Thus the waterfall model maintains that one should move to a phase only when its preceding phase is completed and perfected. However, there are various modified waterfall models (including Royce's final model) that may include slight or major variations upon this process.

[edit] Supporting arguments

Time spent early on in software production can lead to greater economy later on in the software lifecycle; that is, it has been shown many times that a bug found in the early stages of the production lifecycle (such as requirements specification or design) is cheaper, in terms of money, effort and time, to fix than the same bug found later on in the process. ([McConnell 1996], p. 72, estimates that "a requirements defect that is left undetected until construction or maintenance will cost 50 to 200 times as much to fix as it would have cost to fix at requirements time.") To take an extreme example, if a program design turns out to be impossible to implement, it is easier to fix the design at the design stage than to realize months later, when program components are being integrated, that all the work done so far has to be scrapped because of a broken design.

This is the central idea behind Big Design Up Front (BDUF) and the waterfall model - time spent early on making sure that requirements and design are absolutely correct will save you much time and effort later. Thus, the thinking of those who follow the waterfall process goes, one should make sure that each phase is 100% complete and absolutely correct before proceeding to the next phase of program creation.
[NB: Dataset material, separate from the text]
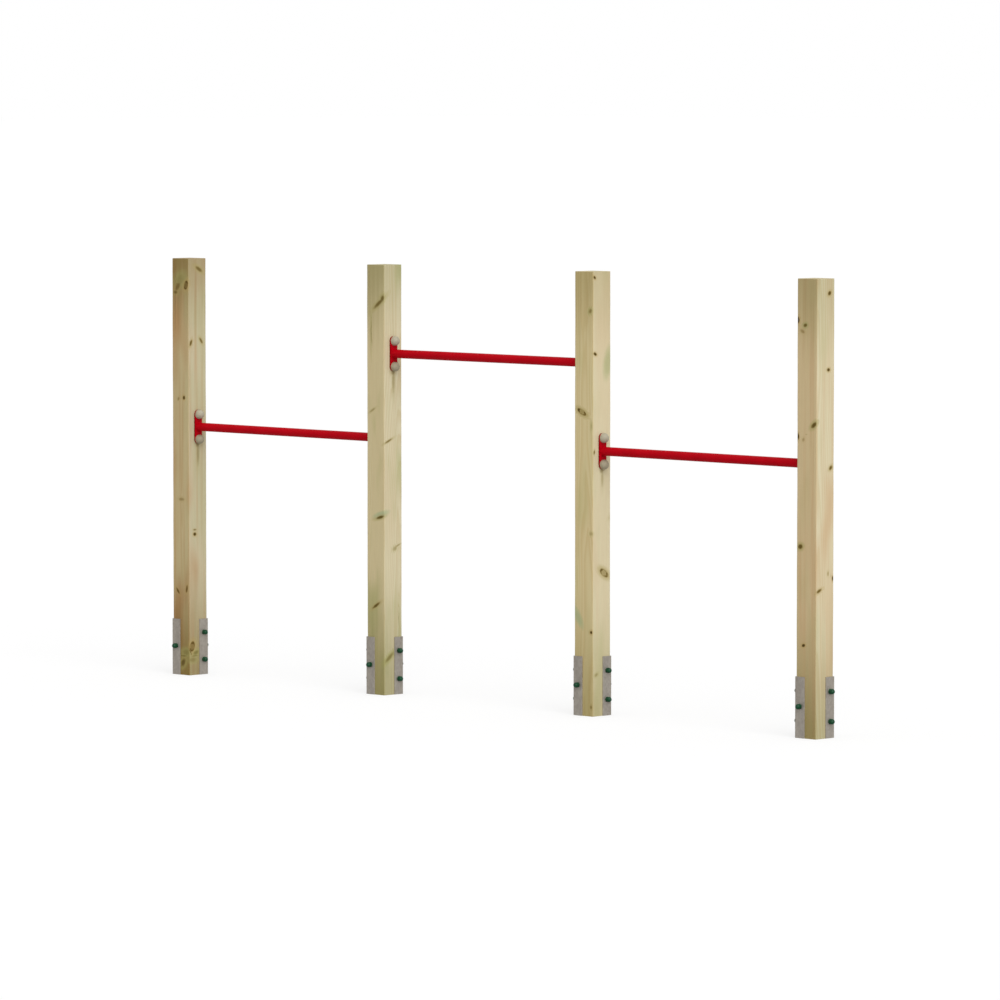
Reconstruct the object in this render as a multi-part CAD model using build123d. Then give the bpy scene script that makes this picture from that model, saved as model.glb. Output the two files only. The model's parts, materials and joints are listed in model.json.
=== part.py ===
from build123d import *
import math
import os

# A row of square timber posts joined by round steel bars at alternating heights.
# Millimetres. X runs along the row, Z is up, and the origin is on the ground,
# midway between the first and the last post.

# Timber posts
POST_COUNT = 4
POST_SIDE = 95.0
POST_HEIGHT = 1675.0
POST_PITCH = 1125.0
POST_ARRIS_RADIUS = 3.0

# Bars: the bays alternate low, high, low
LOW_BAR_HEIGHT = 1000.0
HIGH_BAR_HEIGHT = 1330.0
TUBE_DIAMETER = 33.7
TUBE_WALL = 3.2

# End plates, one at each end of a bar
PLATE_THICKNESS = 8.0
PLATE_WIDTH = 35.0
PLATE_HOLE_SPACING = 100.0
PLATE_EDGE_RADIUS = 0.8
WELD_LEG = 4.0

# Angle irons at two opposite corners of each post
IRON_LEG = 45.0
IRON_THICKNESS = 3.0
IRON_HEIGHT = 225.0
IRON_TOE_RADIUS = 1.5
IRON_HEEL_RADIUS = 0.8
IRON_HOLE_FROM_HEEL = 22.5
IRON_LOWEST_HOLE = 61.0
IRON_HOLE_STEP = 55.0

# Hexagon head coach screws that hold the end plates
PLATE_SCREW_SHANK = 10.0
PLATE_SCREW_FLATS = 17.0
PLATE_SCREW_HEAD = 7.0
PLATE_SCREW_LENGTH = 80.0
PLATE_WASHER_DIAMETER = 24.0
PLATE_WASHER_THICKNESS = 2.0

# Hexagon head coach screws that hold the angle irons
IRON_SCREW_SHANK = 8.0
IRON_SCREW_FLATS = 13.0
IRON_SCREW_HEAD = 5.5
IRON_SCREW_LENGTH = 50.0
IRON_WASHER_DIAMETER = 16.0
IRON_WASHER_THICKNESS = 1.6

# Shape of a coach screw's point and crown, as shares of its shank and head
POINT_LENGTH_SHARE = 0.9
POINT_TIP_SHARE = 0.06
CROWN_DROP_SHARE = 0.18
CROWN_RUN_SHARE = 0.3

# Two-piece grey cap over a plate screw: a base under the head, and a dome snapped on it
CAP_BASE_THICKNESS = 3.0
CAP_LIP_HEIGHT = 3.0
CAP_LIP_WALL = 1.6
CAP_LIP_GAP = 2.75
DOME_WALL = 2.0
DOME_FOOT_SPARE = 0.5
DOME_CROWN_RISE = 16.5

# One-piece green cap pushed over an iron screw's head
GREEN_CAP_WALL = 1.6
GREEN_CAP_HEADROOM = 3.9
GREEN_CAP_CROWN_RISE = 9.0

# Clearances, all on the radius
SCREW_HOLE_CLEARANCE = 0.5
PILOT_CLEARANCE = 0.1
DOME_SNAP_CLEARANCE = 0.15
GREEN_CAP_CLEARANCE = 0.4

# A cutter runs this far past the face that it cuts
CUT_THROUGH = 1.0

POST_HALF = POST_SIDE / 2
PLATE_OUTER = POST_HALF + PLATE_THICKNESS
PLATE_SCREW_SEAT = PLATE_OUTER + CAP_BASE_THICKNESS + PLATE_WASHER_THICKNESS
IRON_OUTER = POST_HALF + IRON_THICKNESS
IRON_SCREW_SEAT = IRON_OUTER + IRON_WASHER_THICKNESS
TUBE_RADIUS = TUBE_DIAMETER / 2
LIP_RADIUS = PLATE_WASHER_DIAMETER / 2 + CAP_LIP_GAP + CAP_LIP_WALL
DOME_RADIUS = LIP_RADIUS + DOME_SNAP_CLEARANCE + DOME_WALL
POST_CENTRES = [(index - (POST_COUNT - 1) / 2) * POST_PITCH for index in range(POST_COUNT)]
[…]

Program requirements should be set in stone before design is started (otherwise work put into a design based on incorrect requirements is wasted); the program's design should be perfect before people begin work on implementing the design (otherwise they are implementing the wrong design and their work is wasted), etc.

A further argument for the waterfall model is that it places emphasis on documentation (such as requirements documents and design documents) as well as source code. In less designed and documented methodologies, should team members leave, much knowledge is lost and may be difficult for a project to recover from. Should a fully working design document be present (as is the intent of Big Design Up Front and the waterfall model) new team members or even entirely new teams should be able to familiarize themselves by reading the documents.

As well as the above, some prefer the waterfall model for its simple approach and argue that it is more disciplined. Rather than what the waterfall adherent sees as chaos, the waterfall model provides a structured approach; the model itself progresses linearly through discrete, easily understandable and explainable phases and thus is easy to understand; it also provides easily markable milestones in the development process. It is perhaps for this reason that the waterfall model is used as a beginning example of a development model in many software engineering texts and courses.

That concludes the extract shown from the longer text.